With a degree in Journalism from UGA, what skills did you learn that you find helpful in writing mysteries?

I learned to put the important things up front, to hook my readers as soon as possible and lead them into the story by the most direct route. I learned not to be redundant, to avoid cliches and adverbs, use adjectives sparingly, and be choosy about my verbs. From my high school English teacher I learned to shudder and screech when somebody says, "most unique." (Thank you. Miss Legg!)

Having won the Styles Award from the Agatha Christie Society, what advice would you give to writers on finding their own style and voice?

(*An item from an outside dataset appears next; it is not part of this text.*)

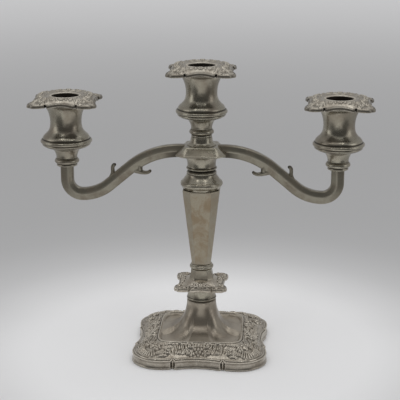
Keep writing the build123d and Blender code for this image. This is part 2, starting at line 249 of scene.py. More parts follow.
def tarnishGroup():
    # clean metal, a brown film in broad patches with fine speckle, and black grime wherever the surface is hollow;
    # the same black paints shade where the hollow attribute is raised.
    # Crests are mixed towards the clean metal, as wear and as painted highlight. Body is how much the film covers the
    # metal's shine, and crests lose a further share of it, which paints bright matte highlights on them
    patchShare, speckleShare, crestPaintedSheen = 0.75, 0.35, 0.3
    group, put, sink = newGroup(
        "tarnish",
        {
            "Place": None, "Hollow": 0.5, "Clean": (0.5, 0.47, 0.41, 1), "Film": (0.3, 0.24, 0.16, 1),
            "Grime And Shade": (0.03, 0.026, 0.02, 1), "Film Amount": 0.5, "Grime Amount": 0.8, "Patch Size": 20.0,
            "Polish": 0.2, "Dullness": 0.4, "Body": 0.5,
        },
        {"Colour": "Color", "Roughness": "Float", "Metal": "Float"},
    )
    perMetre = maths(group, "DIVIDE", 1000.0, put["Patch Size"])
    broad = addNode(group, "ShaderNodeTexNoise", {
        "Vector": put["Place"], "Scale": perMetre, "Detail": 5.0, "Roughness": 0.62, "Distortion": 0.6,
    })
    fine = addNode(group, "ShaderNodeTexNoise", {
        "Vector": put["Place"], "Scale": maths(group, "MULTIPLY", perMetre, 9.0), "Detail": 4.0, "Roughness": 0.7,
    })
    patches = ranged(group, broad.outputs[0], 0.42, 0.62)
    speckle = ranged(group, fine.outputs[0], 0.35, 0.7)
    blend = maths(
        group, "ADD", maths(group, "MULTIPLY", patches, patchShare), maths(group, "MULTIPLY", speckle, speckleShare))
    film = maths(group, "MULTIPLY", blend, put["Film Amount"], clamp=True)
    hollow = ranged(group, put["Hollow"], 0.54, 0.82)
    grimeAndShade = maths(group, "MULTIPLY", hollow, put["Grime Amount"], clamp=True)
    crest = ranged(group, put["Hollow"], 0.46, 0.22)
    metal = mixColour(group, film, put["Clean"], put["Film"])
    # crests are mixed towards the clean metal: wear, and painted highlight
    rubbedAndHighlit = mixColour(group, maths(group, "MULTIPLY", crest, 0.6), metal, put["Clean"])
    # the grime colour paints patina in hollows, and painted shade where the hollow attribute is raised
    colour = mixColour(group, grimeAndShade, rubbedAndHighlit, put["Grime And Shade"])
    smeared = maths(group, "ADD", maths(group, "MULTIPLY", blend, 0.5), maths(group, "MULTIPLY", grimeAndShade, 1.2))
    rough = addNode(group, "ShaderNodeMix", {
        0: maths(group, "MINIMUM", smeared, 1.0), 2: put["Polish"], 3: put["Dullness"],
    })
    covered = maths(group, "MULTIPLY", put["Body"], maths(group, "ADD", maths(group, "MULTIPLY", film, 0.7), 0.3))
    # painted highlight: crests lose shine, so they show as bright matte lines
    covered = maths(group, "ADD", covered, maths(group, "MULTIPLY", crest, crestPaintedSheen))
    shine = maths(group, "SUBTRACT", 1.0, covered, clamp=True)
    feed(group, sink, {"Colour": colour, "Roughness": rough.outputs[0], "Metal": shine})
    return group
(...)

The Styles Award got its name, I believe, from Christie's first published mystery, "The Mysterious Affair at Styles," but Agatha Christie and her style had a great influence on me. After I got too old for Nancy Drew, I moved up to Christie and fell in love with the village life and the English countryside. From Christie I learned that even the most peaceful and picturesque place can harbor dark secrets and be a catalyst for murder.

And why not set one in the small town South? Eventually I did. My first editor, Margaret Norton, was Agatha Christie's American editor, and I always wished some of that magic would rub off on me.

I think every writer should use the voice they feel most comfortable with. You just have to experiment. It's not a bad idea to write a few pages or even a chapter or so from different viewpoints to see which suits you best. I write some books in first person and some in third, but I usually stick with the subjective one-person viewpoint because I like to "be" that character. I am trying to work up the courage to use multiple points of view, and have even started a novel using this technique. One day I'm going to finish it!  


Books by Mignon F. Ballard

An Angel to Die For, Minotaur Books, 2000.

Angel at Troublesome Creek, Minotaur Books, 1999.

Minerva Cries Murder, Carroll & Graf, 1993.

Final Curtain, Carroll & Graf, 1992.

The Widow's Woods, Carroll & Graf, 1991.

Deadly Promise, Dodd Mead, 1986.

Cry at Dusk, Dodd Mead, 1987.

Raven Rock, Dodd Mead, 1986.

Aunt Matilda's Ghost, A Silver Dagger Mystery Reprint Edition, 2000.